HUSPENI, Judge (dissenting)

 

            I respectfully dissent and would reverse and remand for trial.  There is no ambiguity in Minn. Stat. § 169.71, subd. 1 (1998).  That statute prohibits driving or operating a motor vehicle “with any objects suspended between the driver and the windshield.” 

            If the district court had found incredible the testimony of the officer that he stopped respondent’s vehicle because he saw an object suspended from the rear-view mirror, that credibility assessment should have been entitled to substantial deference and affirmed.  But the district court did not reject the testimony that the officer saw the object.  Instead, the court stated that “such an object would in no way impede the ability of a driver to see everything out of the windshield or side windows.”  Thus, the court added to the statute a provision that an object suspended from the rear-view mirror must be of a size large enough to obstruct vision before a stop would be justified.  The legislature could have included such a provision in the statute it enacted, but did not.

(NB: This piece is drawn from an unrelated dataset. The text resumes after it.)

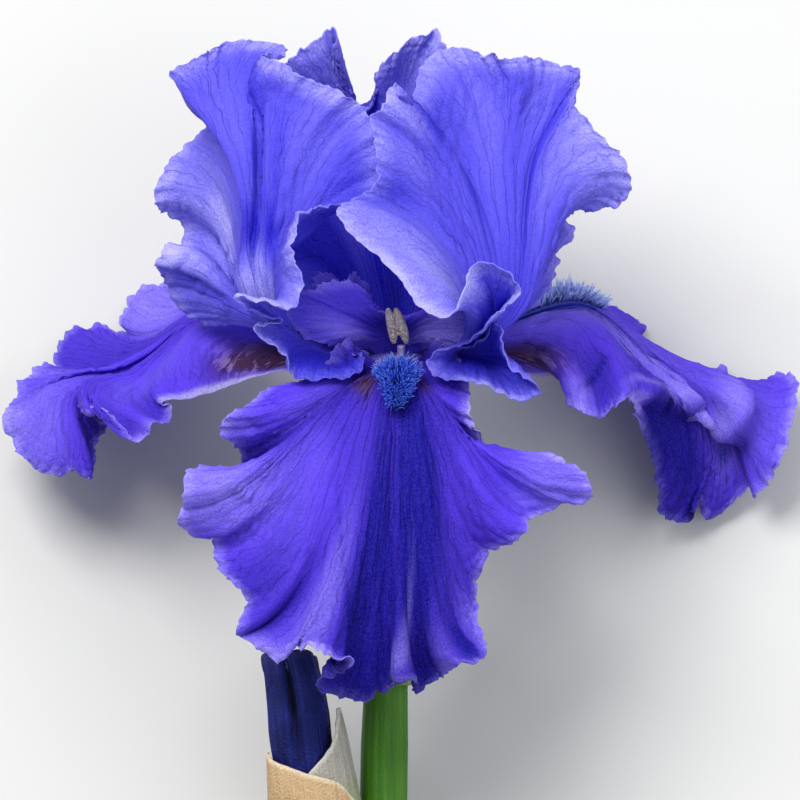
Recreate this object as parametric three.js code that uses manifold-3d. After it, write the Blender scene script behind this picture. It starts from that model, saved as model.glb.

            If an officer observes a violation of a traffic law, however insignificant, the officer has an objective basis for stopping a vehicle.  See State v. George, 557 N.W.2d 525 (Minn. 1997).  Minn. Stat. § 169.71, subd. 1, describes a traffic violation.  The officer testified that he observed the violation; that testimony was not rejected.  I submit the stop was proper and the evidence suppressed by the court was properly seized.


 



* Retired judge of the Minnesota Court of Appeals, serving by appointment pursuant to Minn. Const. art. VI, § 10.

[1]  A dreamcatcher is a Native American symbol of spirituality.

[2] To the extent that we read the district court’s decision as involving a rejection of Juntunen’s claim as to why he stopped the vehicle, we disagree with the dissent’s narrow reading of the court’s decision.  A trial court need not explicitly “reject” a witness’ testimony or find that testimony “incredible.”  Rather, these credibility determinations must often be inferred from the court’s other findings and ultimate conclusions.